▶ WHAT THIS TASK INVOLVES:
Write out each line beneath this one exactly as it reads.

▶ GIVEN DATA:

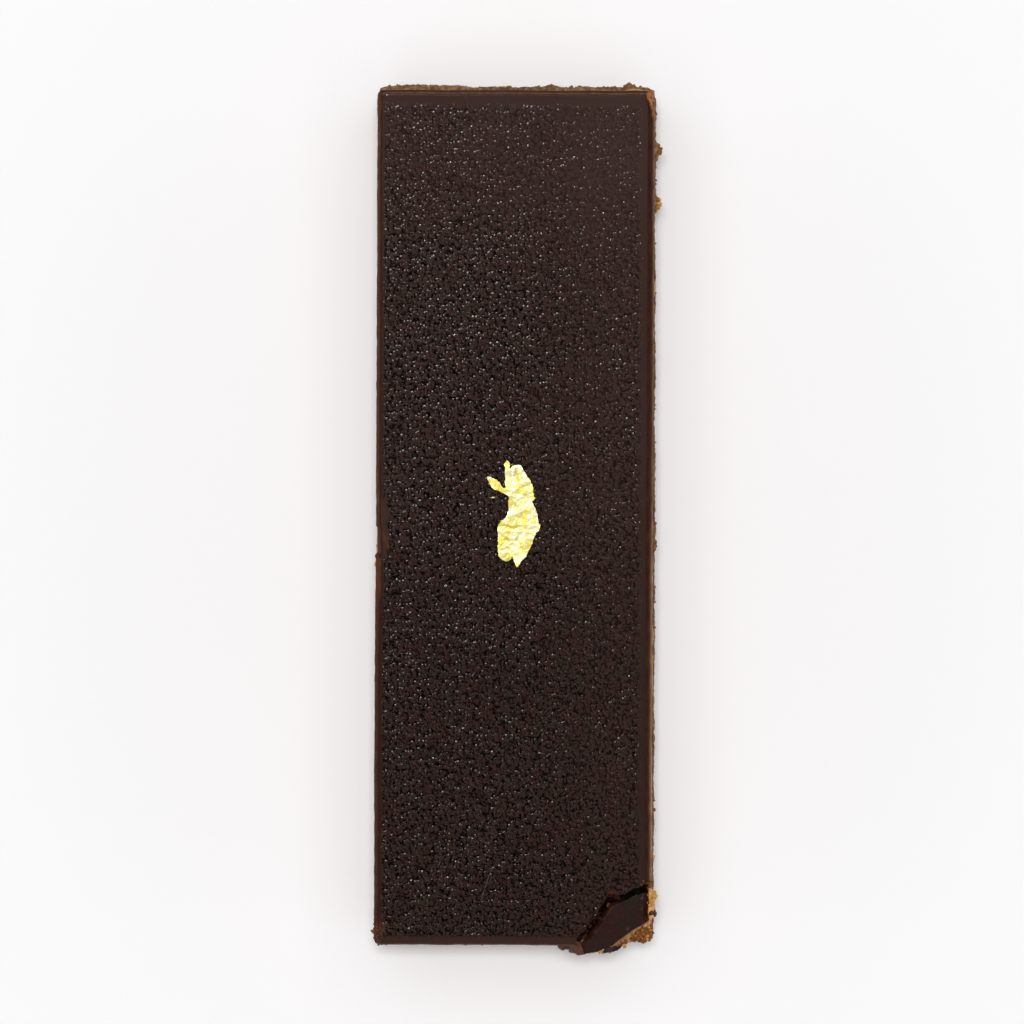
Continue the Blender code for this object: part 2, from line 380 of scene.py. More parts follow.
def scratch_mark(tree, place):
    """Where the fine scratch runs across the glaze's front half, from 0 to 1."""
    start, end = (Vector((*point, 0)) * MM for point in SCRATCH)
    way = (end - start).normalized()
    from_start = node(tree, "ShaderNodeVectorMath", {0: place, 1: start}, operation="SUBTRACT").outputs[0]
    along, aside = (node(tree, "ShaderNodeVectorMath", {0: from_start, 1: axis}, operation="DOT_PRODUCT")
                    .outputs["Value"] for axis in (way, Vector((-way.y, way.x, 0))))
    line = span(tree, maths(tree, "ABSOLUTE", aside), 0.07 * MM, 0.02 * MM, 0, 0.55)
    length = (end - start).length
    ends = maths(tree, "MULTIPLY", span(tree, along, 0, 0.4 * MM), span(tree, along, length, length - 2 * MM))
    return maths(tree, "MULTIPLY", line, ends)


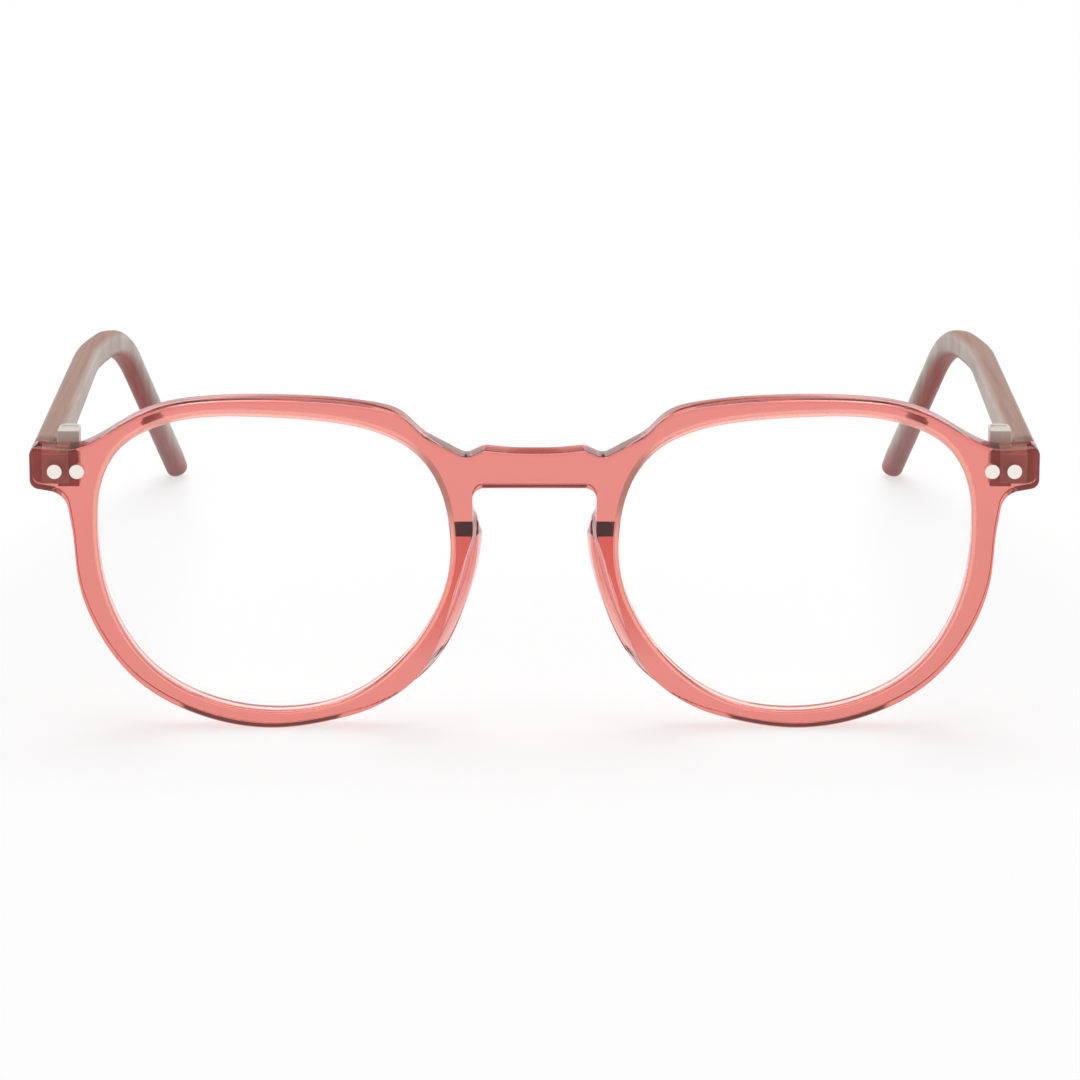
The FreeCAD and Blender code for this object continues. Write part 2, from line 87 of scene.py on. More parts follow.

▶ THE COMPLETED TASK:
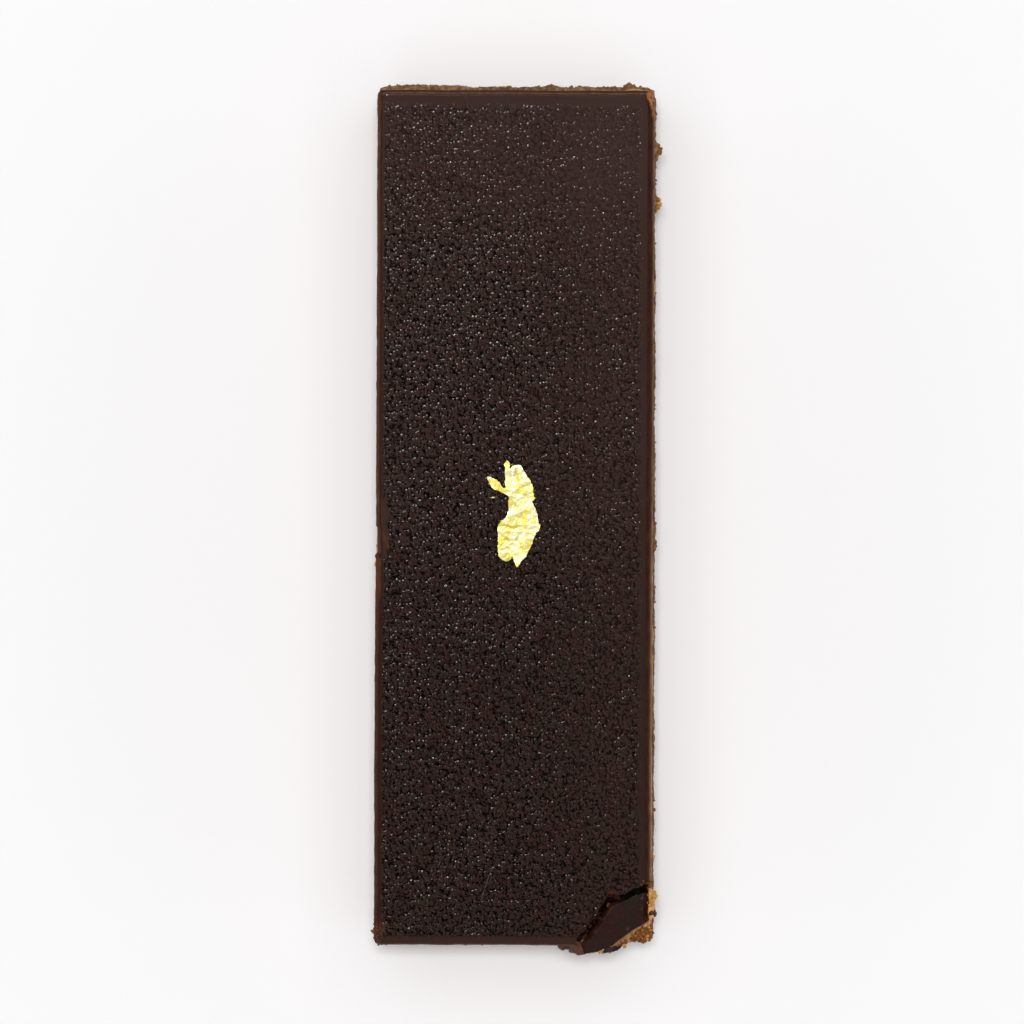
Continue the Blender code for this object: part 2, from line 380 of scene.py. More parts follow.
def scratch_mark(tree, place):
    """Where the fine scratch runs across the glaze's front half, from 0 to 1."""
    start, end = (Vector((*point, 0)) * MM for point in SCRATCH)
    way = (end - start).normalized()
    from_start = node(tree, "ShaderNodeVectorMath", {0: place, 1: start}, operation="SUBTRACT").outputs[0]
    along, aside = (node(tree, "ShaderNodeVectorMath", {0: from_start, 1: axis}, operation="DOT_PRODUCT")
                    .outputs["Value"] for axis in (way, Vector((-way.y, way.x, 0))))
    line = span(tree, maths(tree, "ABSOLUTE", aside), 0.07 * MM, 0.02 * MM, 0, 0.55)
    length = (end - start).length
    ends = maths(tree, "MULTIPLY", span(tree, along, 0, 0.4 * MM), span(tree, along, length, length - 2 * MM))
    return maths(tree, "MULTIPLY", line, ends)


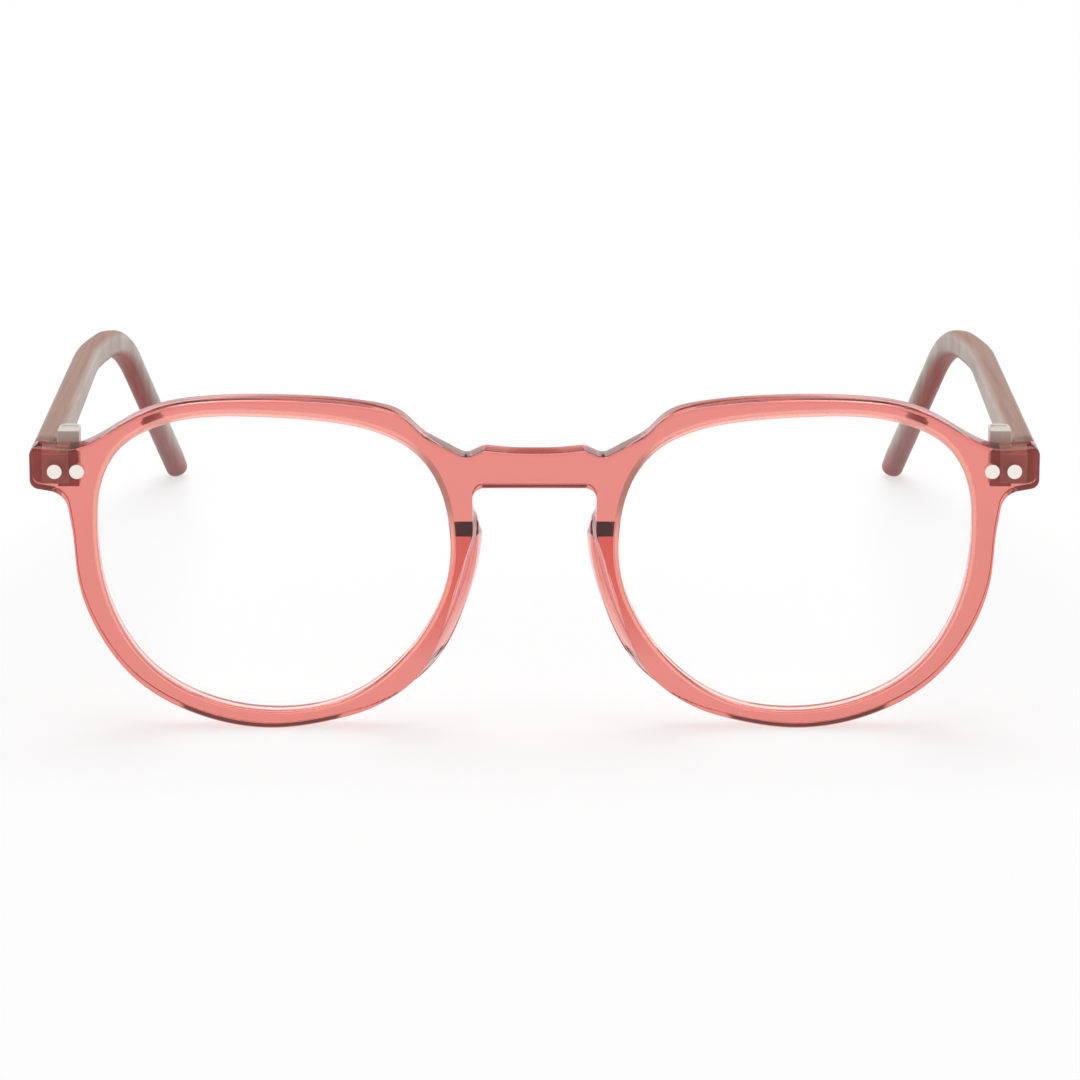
The FreeCAD and Blender code for this object continues. Write part 2, from line 87 of scene.py on. More parts follow.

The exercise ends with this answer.